Nicole De Brabandere




Surface Tension


Surface tension is an important mode of emphasis for activating transversal operations, since it is a particularly accessible way to begin to think with the relation between surface and the felt limits of the body. The proposition to think the corporeal often begins with thinking with the bounds of corporeal extremities—the blunted tips of the fingers or the limit of the skin against the surface of sitting. When one considers these extremities in instances of contact, form and position become felt as tensions, frictions, tensilities and pressures. This generates the felt thought of a corporeal that is co-composed multiply and transversally in the lived ecology.


I propose the process of folding clay as technique for amplifying this process and for inscribing a corporeal that exceeds the containment of figurative form. Like the continuous contour, kneading clay sets in motion a continuous gesture of turning the clay over itself, a gesture that holds a rhythm while recomposing the surface with the interior consistency of clay. In the rhythm and continuous resurfacing, folding becomes a limit where the difference between consistencies, bodies and movements exhausts. The edges and boundaries of things find new interiorities and alliances that exceed contained forms. In the orbit of kneading, the recomposing surface of clay intensifies the skin as a potential of co-composition.


Knead a sheet of textile or plastic into clay and instead of the clay folding endlessly, into an infinity of pleats, the fabric makes the weight of the clay felt as a pressure that is distributed over the surface, edging it into taut stretch. The intense tension of the membrane surface intensifies the kneading clay by separating and holding it from folding back into itself, activating a form-giving force amidst and in contrast to the continuous circling movement of the kneading surface.

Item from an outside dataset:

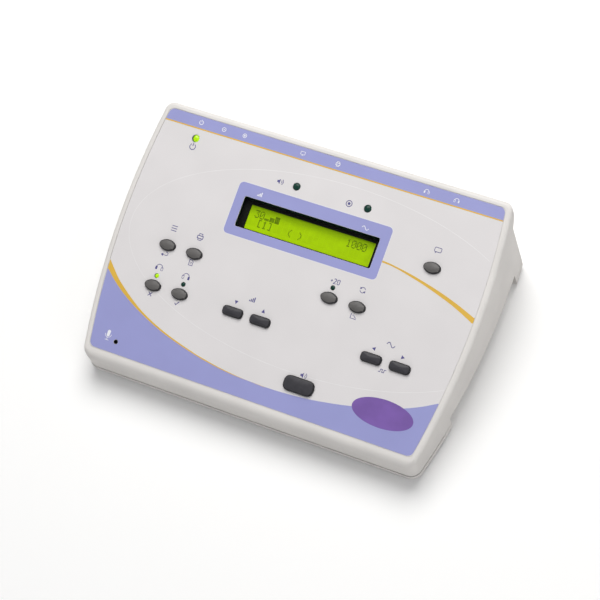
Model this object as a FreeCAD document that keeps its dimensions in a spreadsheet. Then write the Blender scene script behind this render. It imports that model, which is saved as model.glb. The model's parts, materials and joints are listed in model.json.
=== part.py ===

The dynamics with which the surface composes and recomposes emergent tensions between and across different material surfaces and the time of video capture is further developed in the paper 'Experimentation in the “Science of the Possible” Specifying the Generative Dynamism between Form and Exhaustion through Divergent Series' available here:

http://www.inflexions.org/exhaustion/main.html#n5


        


Marble Knead (2015)




Cellophane Knead (2015)



Then the surface emerges between ground and elastic stretch, 

where one surface holds another


between fingers pressing outwards

and elastic compression.          



Knuckle Knead (2015)




                 And the grip closes in and folds into knuckles,           bulging knuckles that bend,                

                          plastic in the mass of clay, smooth, plastic fingers


                                               creasing the surface from the inside,       out.





Marble Knead (2015)



                                    And elastic is viscous as it stretches layers of red, blue and yellow pigment into flows                        


            before it releases liquid fingers 

back into orientation, back into dead skin.






Foil Knead (2015)



Then the clay churns a consistency that splits brittle foil edges

curling beams of light out from its undersides, undersides where weighted tack

                                                                                                                   normally never lets the light through 

                        sticks the damp surface

         

then spreading under plastic surfacing, perfect tears outline drifting, foil islands.        



gasping light into the smallest of surfaces.





Thread Knead (2015)


                                                            The weave returns, imprinted, between weft and the stretching surface of plastic clay. At the threshold of surface separating, the threads are held 


          fast and tight by the absorbent compression of paper.